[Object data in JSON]

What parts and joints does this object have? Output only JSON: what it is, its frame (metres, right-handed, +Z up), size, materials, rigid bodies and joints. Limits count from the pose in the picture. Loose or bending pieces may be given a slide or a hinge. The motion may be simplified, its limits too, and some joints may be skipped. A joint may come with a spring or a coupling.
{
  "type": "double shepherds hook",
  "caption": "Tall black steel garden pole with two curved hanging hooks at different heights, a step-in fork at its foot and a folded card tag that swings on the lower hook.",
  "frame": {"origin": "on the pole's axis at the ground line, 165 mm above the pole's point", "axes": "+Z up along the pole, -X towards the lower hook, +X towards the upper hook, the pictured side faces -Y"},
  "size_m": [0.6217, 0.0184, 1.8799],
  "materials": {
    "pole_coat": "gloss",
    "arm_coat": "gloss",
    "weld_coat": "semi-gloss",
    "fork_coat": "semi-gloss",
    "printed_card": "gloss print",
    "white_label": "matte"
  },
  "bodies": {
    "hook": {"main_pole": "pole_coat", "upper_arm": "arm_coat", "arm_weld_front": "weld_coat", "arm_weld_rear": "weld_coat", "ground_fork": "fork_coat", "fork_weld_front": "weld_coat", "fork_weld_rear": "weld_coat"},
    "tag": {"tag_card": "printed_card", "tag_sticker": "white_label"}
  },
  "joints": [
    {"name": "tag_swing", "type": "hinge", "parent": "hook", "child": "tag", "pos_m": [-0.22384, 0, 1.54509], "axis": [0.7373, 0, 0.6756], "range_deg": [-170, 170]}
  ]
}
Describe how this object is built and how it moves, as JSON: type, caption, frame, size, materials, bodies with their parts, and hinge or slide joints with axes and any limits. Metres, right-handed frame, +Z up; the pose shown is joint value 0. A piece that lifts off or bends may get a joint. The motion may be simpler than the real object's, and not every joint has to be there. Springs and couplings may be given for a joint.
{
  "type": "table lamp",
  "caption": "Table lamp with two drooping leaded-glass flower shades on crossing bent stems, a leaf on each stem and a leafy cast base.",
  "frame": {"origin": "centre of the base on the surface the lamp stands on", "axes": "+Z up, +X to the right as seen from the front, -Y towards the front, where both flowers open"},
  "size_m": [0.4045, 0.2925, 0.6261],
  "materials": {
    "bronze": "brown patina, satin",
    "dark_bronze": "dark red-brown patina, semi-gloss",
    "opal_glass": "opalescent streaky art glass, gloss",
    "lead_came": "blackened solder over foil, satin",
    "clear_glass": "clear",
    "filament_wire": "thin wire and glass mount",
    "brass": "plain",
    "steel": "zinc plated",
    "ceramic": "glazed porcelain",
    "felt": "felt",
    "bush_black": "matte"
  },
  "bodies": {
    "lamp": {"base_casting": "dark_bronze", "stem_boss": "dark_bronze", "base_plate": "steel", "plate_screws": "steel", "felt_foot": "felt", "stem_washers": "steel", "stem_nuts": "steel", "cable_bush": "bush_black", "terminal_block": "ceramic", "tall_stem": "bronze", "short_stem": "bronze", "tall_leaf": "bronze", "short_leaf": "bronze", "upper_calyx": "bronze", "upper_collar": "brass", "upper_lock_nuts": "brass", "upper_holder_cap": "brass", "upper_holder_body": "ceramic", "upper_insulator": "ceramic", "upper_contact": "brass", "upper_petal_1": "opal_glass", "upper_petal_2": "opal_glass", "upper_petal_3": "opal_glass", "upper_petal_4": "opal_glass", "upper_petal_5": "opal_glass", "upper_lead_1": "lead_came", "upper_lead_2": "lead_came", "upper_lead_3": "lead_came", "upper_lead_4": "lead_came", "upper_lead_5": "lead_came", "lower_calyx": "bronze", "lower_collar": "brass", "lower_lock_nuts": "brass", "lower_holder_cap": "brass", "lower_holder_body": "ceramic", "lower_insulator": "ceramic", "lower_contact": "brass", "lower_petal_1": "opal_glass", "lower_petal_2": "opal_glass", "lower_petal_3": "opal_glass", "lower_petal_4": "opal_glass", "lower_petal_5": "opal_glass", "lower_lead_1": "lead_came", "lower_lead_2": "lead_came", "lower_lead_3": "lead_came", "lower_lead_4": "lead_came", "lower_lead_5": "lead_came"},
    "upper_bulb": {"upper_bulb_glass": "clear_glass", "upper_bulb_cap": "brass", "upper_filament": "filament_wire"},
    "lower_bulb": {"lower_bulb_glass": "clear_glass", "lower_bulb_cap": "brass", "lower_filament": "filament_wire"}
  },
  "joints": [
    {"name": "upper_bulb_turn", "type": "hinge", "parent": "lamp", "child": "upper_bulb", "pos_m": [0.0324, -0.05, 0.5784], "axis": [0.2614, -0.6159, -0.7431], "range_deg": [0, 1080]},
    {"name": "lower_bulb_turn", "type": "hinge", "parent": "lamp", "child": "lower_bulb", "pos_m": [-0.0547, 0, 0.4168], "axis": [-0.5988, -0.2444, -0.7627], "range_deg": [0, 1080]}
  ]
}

- **WRITTEN PROBLEM**
Repeat each record exactly, leaving nothing out.

- **ANSWER**
What parts and joints does this object have? Output only JSON: what it is, its frame (metres, right-handed, +Z up), size, materials, rigid bodies and joints. Limits count from the pose in the picture. Loose or bending pieces may be given a slide or a hinge. The motion may be simplified, its limits too, and some joints may be skipped. A joint may come with a spring or a coupling.
{
  "type": "double shepherds hook",
  "caption": "Tall black steel garden pole with two curved hanging hooks at different heights, a step-in fork at its foot and a folded card tag that swings on the lower hook.",
  "frame": {"origin": "on the pole's axis at the ground line, 165 mm above the pole's point", "axes": "+Z up along the pole, -X towards the lower hook, +X towards the upper hook, the pictured side faces -Y"},
  "size_m": [0.6217, 0.0184, 1.8799],
  "materials": {
    "pole_coat": "gloss",
    "arm_coat": "gloss",
    "weld_coat": "semi-gloss",
    "fork_coat": "semi-gloss",
    "printed_card": "gloss print",
    "white_label": "matte"
  },
  "bodies": {
    "hook": {"main_pole": "pole_coat", "upper_arm": "arm_coat", "arm_weld_front": "weld_coat", "arm_weld_rear": "weld_coat", "ground_fork": "fork_coat", "fork_weld_front": "weld_coat", "fork_weld_rear": "weld_coat"},
    "tag": {"tag_card": "printed_card", "tag_sticker": "white_label"}
  },
  "joints": [
    {"name": "tag_swing", "type": "hinge", "parent": "hook", "child": "tag", "pos_m": [-0.22384, 0, 1.54509], "axis": [0.7373, 0, 0.6756], "range_deg": [-170, 170]}
  ]
}
Describe how this object is built and how it moves, as JSON: type, caption, frame, size, materials, bodies with their parts, and hinge or slide joints with axes and any limits. Metres, right-handed frame, +Z up; the pose shown is joint value 0. A piece that lifts off or bends may get a joint. The motion may be simpler than the real object's, and not every joint has to be there. Springs and couplings may be given for a joint.
{
  "type": "table lamp",
  "caption": "Table lamp with two drooping leaded-glass flower shades on crossing bent stems, a leaf on each stem and a leafy cast base.",
  "frame": {"origin": "centre of the base on the surface the lamp stands on", "axes": "+Z up, +X to the right as seen from the front, -Y towards the front, where both flowers open"},
  "size_m": [0.4045, 0.2925, 0.6261],
  "materials": {
    "bronze": "brown patina, satin",
    "dark_bronze": "dark red-brown patina, semi-gloss",
    "opal_glass": "opalescent streaky art glass, gloss",
    "lead_came": "blackened solder over foil, satin",
    "clear_glass": "clear",
    "filament_wire": "thin wire and glass mount",
    "brass": "plain",
    "steel": "zinc plated",
    "ceramic": "glazed porcelain",
    "felt": "felt",
    "bush_black": "matte"
  },
  "bodies": {
    "lamp": {"base_casting": "dark_bronze", "stem_boss": "dark_bronze", "base_plate": "steel", "plate_screws": "steel", "felt_foot": "felt", "stem_washers": "steel", "stem_nuts": "steel", "cable_bush": "bush_black", "terminal_block": "ceramic", "tall_stem": "bronze", "short_stem": "bronze", "tall_leaf": "bronze", "short_leaf": "bronze", "upper_calyx": "bronze", "upper_collar": "brass", "upper_lock_nuts": "brass", "upper_holder_cap": "brass", "upper_holder_body": "ceramic", "upper_insulator": "ceramic", "upper_contact": "brass", "upper_petal_1": "opal_glass", "upper_petal_2": "opal_glass", "upper_petal_3": "opal_glass", "upper_petal_4": "opal_glass", "upper_petal_5": "opal_glass", "upper_lead_1": "lead_came", "upper_lead_2": "lead_came", "upper_lead_3": "lead_came", "upper_lead_4": "lead_came", "upper_lead_5": "lead_came", "lower_calyx": "bronze", "lower_collar": "brass", "lower_lock_nuts": "brass", "lower_holder_cap": "brass", "lower_holder_body": "ceramic", "lower_insulator": "ceramic", "lower_contact": "brass", "lower_petal_1": "opal_glass", "lower_petal_2": "opal_glass", "lower_petal_3": "opal_glass", "lower_petal_4": "opal_glass", "lower_petal_5": "opal_glass", "lower_lead_1": "lead_came", "lower_lead_2": "lead_came", "lower_lead_3": "lead_came", "lower_lead_4": "lead_came", "lower_lead_5": "lead_came"},
    "upper_bulb": {"upper_bulb_glass": "clear_glass", "upper_bulb_cap": "brass", "upper_filament": "filament_wire"},
    "lower_bulb": {"lower_bulb_glass": "clear_glass", "lower_bulb_cap": "brass", "lower_filament": "filament_wire"}
  },
  "joints": [
    {"name": "upper_bulb_turn", "type": "hinge", "parent": "lamp", "child": "upper_bulb", "pos_m": [0.0324, -0.05, 0.5784], "axis": [0.2614, -0.6159, -0.7431], "range_deg": [0, 1080]},
    {"name": "lower_bulb_turn", "type": "hinge", "parent": "lamp", "child": "lower_bulb", "pos_m": [-0.0547, 0, 0.4168], "axis": [-0.5988, -0.2444, -0.7627], "range_deg": [0, 1080]}
  ]
}